Make an exact copy of the listing below.

━━━━━ Data entries

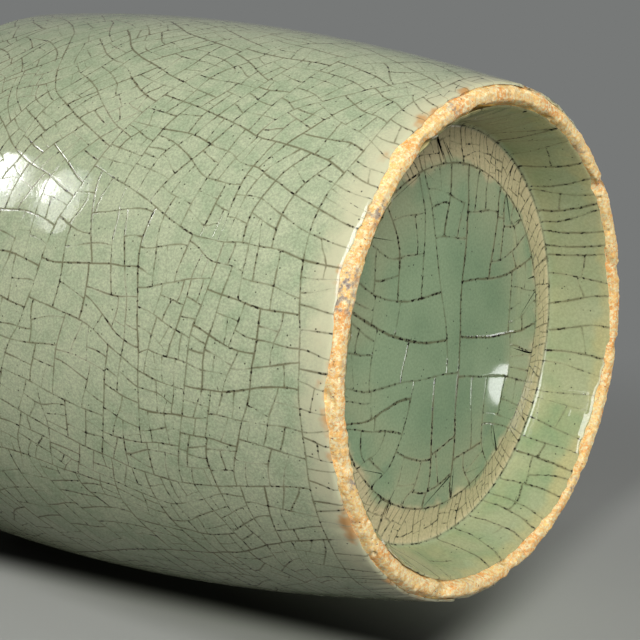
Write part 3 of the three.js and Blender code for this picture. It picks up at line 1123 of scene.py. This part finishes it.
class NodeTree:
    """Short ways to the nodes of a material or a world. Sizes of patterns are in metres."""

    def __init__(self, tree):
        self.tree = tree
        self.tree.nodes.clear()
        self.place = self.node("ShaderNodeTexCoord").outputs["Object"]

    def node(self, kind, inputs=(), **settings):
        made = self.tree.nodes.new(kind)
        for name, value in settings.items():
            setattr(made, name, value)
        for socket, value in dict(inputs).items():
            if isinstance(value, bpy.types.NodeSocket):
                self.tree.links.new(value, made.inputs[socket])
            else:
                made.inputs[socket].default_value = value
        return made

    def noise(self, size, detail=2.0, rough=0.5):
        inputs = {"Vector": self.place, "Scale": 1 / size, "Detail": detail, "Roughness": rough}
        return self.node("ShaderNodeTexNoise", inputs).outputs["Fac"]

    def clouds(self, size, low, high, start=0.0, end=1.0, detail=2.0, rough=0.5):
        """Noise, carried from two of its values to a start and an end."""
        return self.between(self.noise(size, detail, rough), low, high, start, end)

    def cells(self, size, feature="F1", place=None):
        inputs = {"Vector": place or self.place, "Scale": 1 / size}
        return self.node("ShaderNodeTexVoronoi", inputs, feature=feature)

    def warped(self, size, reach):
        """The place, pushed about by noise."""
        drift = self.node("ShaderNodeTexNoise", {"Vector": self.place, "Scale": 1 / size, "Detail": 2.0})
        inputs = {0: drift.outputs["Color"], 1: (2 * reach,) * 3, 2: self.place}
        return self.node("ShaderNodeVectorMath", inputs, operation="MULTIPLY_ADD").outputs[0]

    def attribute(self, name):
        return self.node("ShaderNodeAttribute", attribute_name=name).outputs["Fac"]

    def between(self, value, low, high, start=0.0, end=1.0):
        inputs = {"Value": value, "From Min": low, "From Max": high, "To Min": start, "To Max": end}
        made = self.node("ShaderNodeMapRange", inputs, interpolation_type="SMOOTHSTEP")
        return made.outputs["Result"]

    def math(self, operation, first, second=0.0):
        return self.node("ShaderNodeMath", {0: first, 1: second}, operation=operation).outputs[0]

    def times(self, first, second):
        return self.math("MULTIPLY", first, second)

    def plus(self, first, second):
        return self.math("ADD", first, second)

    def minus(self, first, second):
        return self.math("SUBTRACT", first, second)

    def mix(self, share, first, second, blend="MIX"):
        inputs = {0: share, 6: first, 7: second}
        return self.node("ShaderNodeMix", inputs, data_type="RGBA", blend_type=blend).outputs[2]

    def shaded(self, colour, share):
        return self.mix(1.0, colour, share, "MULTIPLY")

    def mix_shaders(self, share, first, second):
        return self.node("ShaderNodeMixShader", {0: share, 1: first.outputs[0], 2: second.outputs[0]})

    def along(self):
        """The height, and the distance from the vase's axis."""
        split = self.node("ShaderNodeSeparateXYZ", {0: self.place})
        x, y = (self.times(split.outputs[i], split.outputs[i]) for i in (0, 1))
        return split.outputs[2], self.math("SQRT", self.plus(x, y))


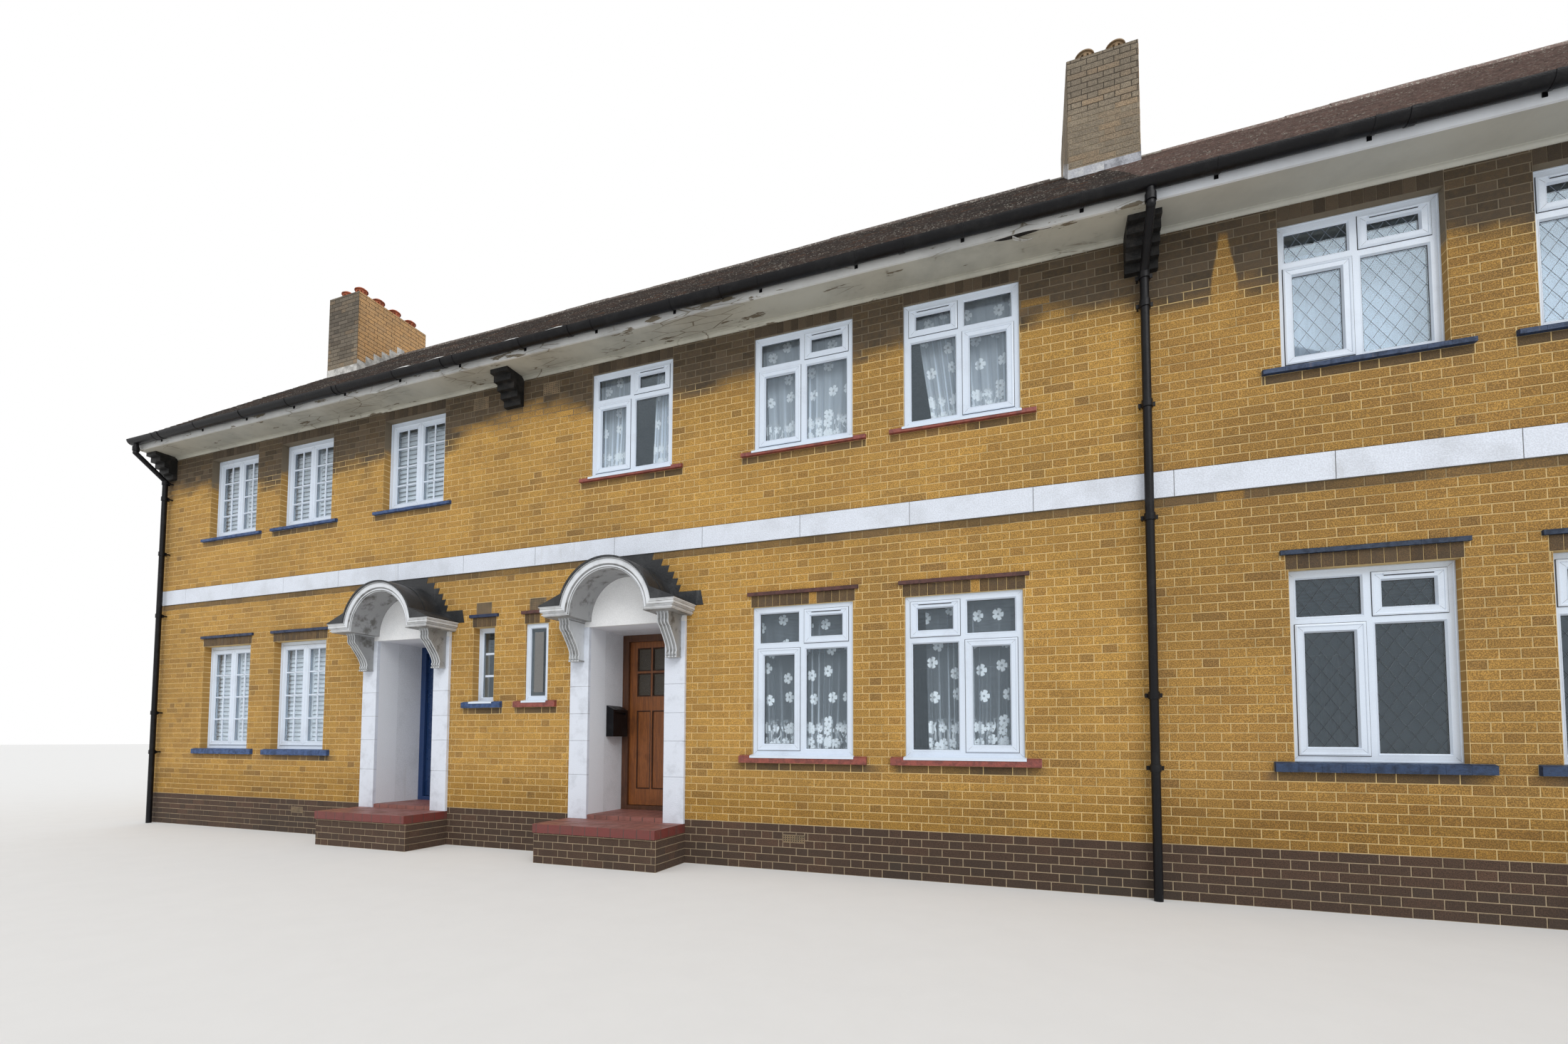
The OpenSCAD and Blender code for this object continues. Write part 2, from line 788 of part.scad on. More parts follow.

━━━━━━━━━━

» Complete output:
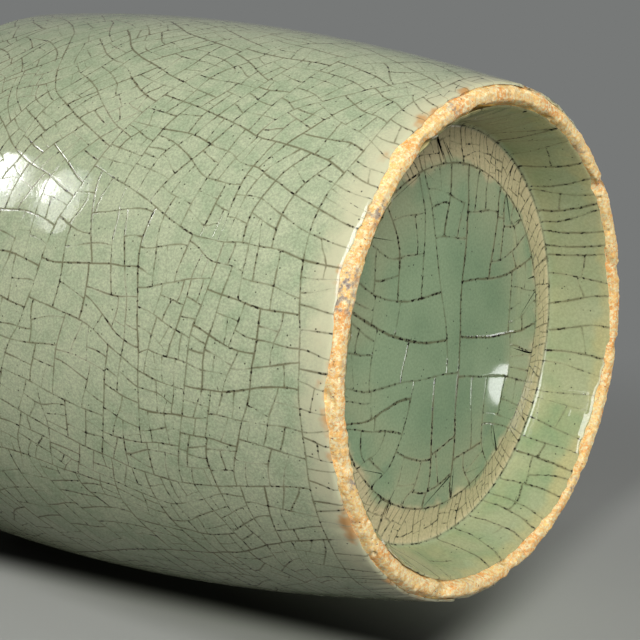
Write part 3 of the three.js and Blender code for this picture. It picks up at line 1123 of scene.py. This part finishes it.
class NodeTree:
    """Short ways to the nodes of a material or a world. Sizes of patterns are in metres."""

    def __init__(self, tree):
        self.tree = tree
        self.tree.nodes.clear()
        self.place = self.node("ShaderNodeTexCoord").outputs["Object"]

    def node(self, kind, inputs=(), **settings):
        made = self.tree.nodes.new(kind)
        for name, value in settings.items():
            setattr(made, name, value)
        for socket, value in dict(inputs).items():
            if isinstance(value, bpy.types.NodeSocket):
                self.tree.links.new(value, made.inputs[socket])
            else:
                made.inputs[socket].default_value = value
        return made

    def noise(self, size, detail=2.0, rough=0.5):
        inputs = {"Vector": self.place, "Scale": 1 / size, "Detail": detail, "Roughness": rough}
        return self.node("ShaderNodeTexNoise", inputs).outputs["Fac"]

    def clouds(self, size, low, high, start=0.0, end=1.0, detail=2.0, rough=0.5):
        """Noise, carried from two of its values to a start and an end."""
        return self.between(self.noise(size, detail, rough), low, high, start, end)

    def cells(self, size, feature="F1", place=None):
        inputs = {"Vector": place or self.place, "Scale": 1 / size}
        return self.node("ShaderNodeTexVoronoi", inputs, feature=feature)

    def warped(self, size, reach):
        """The place, pushed about by noise."""
        drift = self.node("ShaderNodeTexNoise", {"Vector": self.place, "Scale": 1 / size, "Detail": 2.0})
        inputs = {0: drift.outputs["Color"], 1: (2 * reach,) * 3, 2: self.place}
        return self.node("ShaderNodeVectorMath", inputs, operation="MULTIPLY_ADD").outputs[0]

    def attribute(self, name):
        return self.node("ShaderNodeAttribute", attribute_name=name).outputs["Fac"]

    def between(self, value, low, high, start=0.0, end=1.0):
        inputs = {"Value": value, "From Min": low, "From Max": high, "To Min": start, "To Max": end}
        made = self.node("ShaderNodeMapRange", inputs, interpolation_type="SMOOTHSTEP")
        return made.outputs["Result"]

    def math(self, operation, first, second=0.0):
        return self.node("ShaderNodeMath", {0: first, 1: second}, operation=operation).outputs[0]

    def times(self, first, second):
        return self.math("MULTIPLY", first, second)

    def plus(self, first, second):
        return self.math("ADD", first, second)

    def minus(self, first, second):
        return self.math("SUBTRACT", first, second)

    def mix(self, share, first, second, blend="MIX"):
        inputs = {0: share, 6: first, 7: second}
        return self.node("ShaderNodeMix", inputs, data_type="RGBA", blend_type=blend).outputs[2]

    def shaded(self, colour, share):
        return self.mix(1.0, colour, share, "MULTIPLY")

    def mix_shaders(self, share, first, second):
        return self.node("ShaderNodeMixShader", {0: share, 1: first.outputs[0], 2: second.outputs[0]})

    def along(self):
        """The height, and the distance from the vase's axis."""
        split = self.node("ShaderNodeSeparateXYZ", {0: self.place})
        x, y = (self.times(split.outputs[i], split.outputs[i]) for i in (0, 1))
        return split.outputs[2], self.math("SQRT", self.plus(x, y))


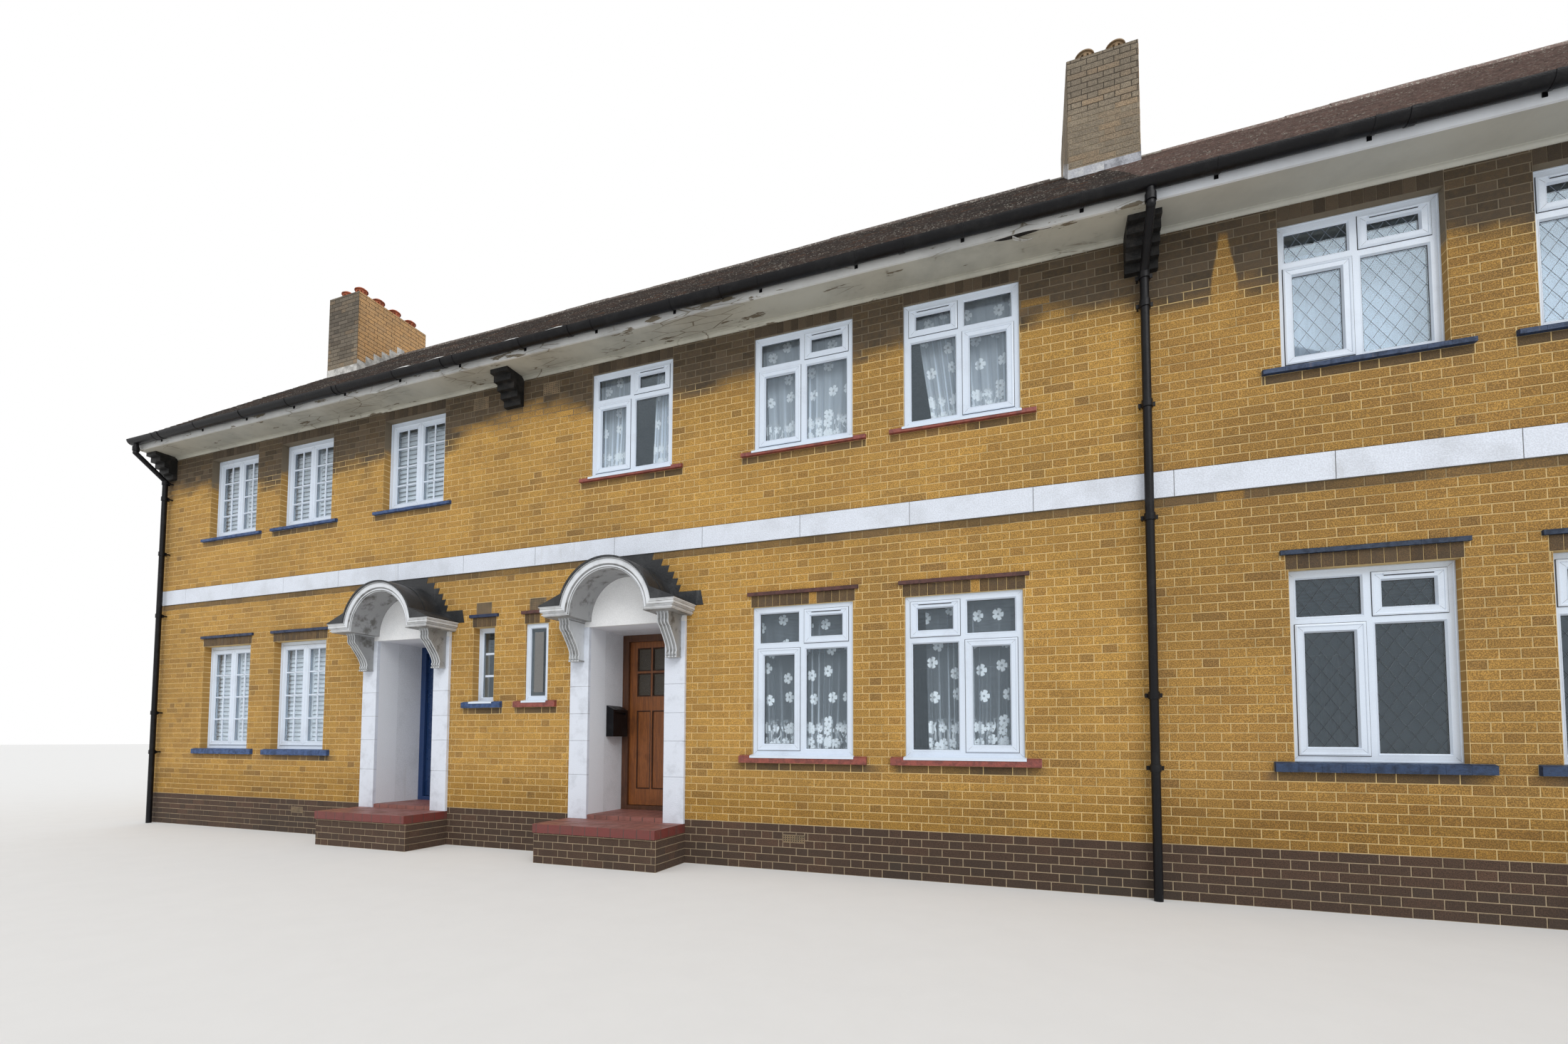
The OpenSCAD and Blender code for this object continues. Write part 2, from line 788 of part.scad on. More parts follow.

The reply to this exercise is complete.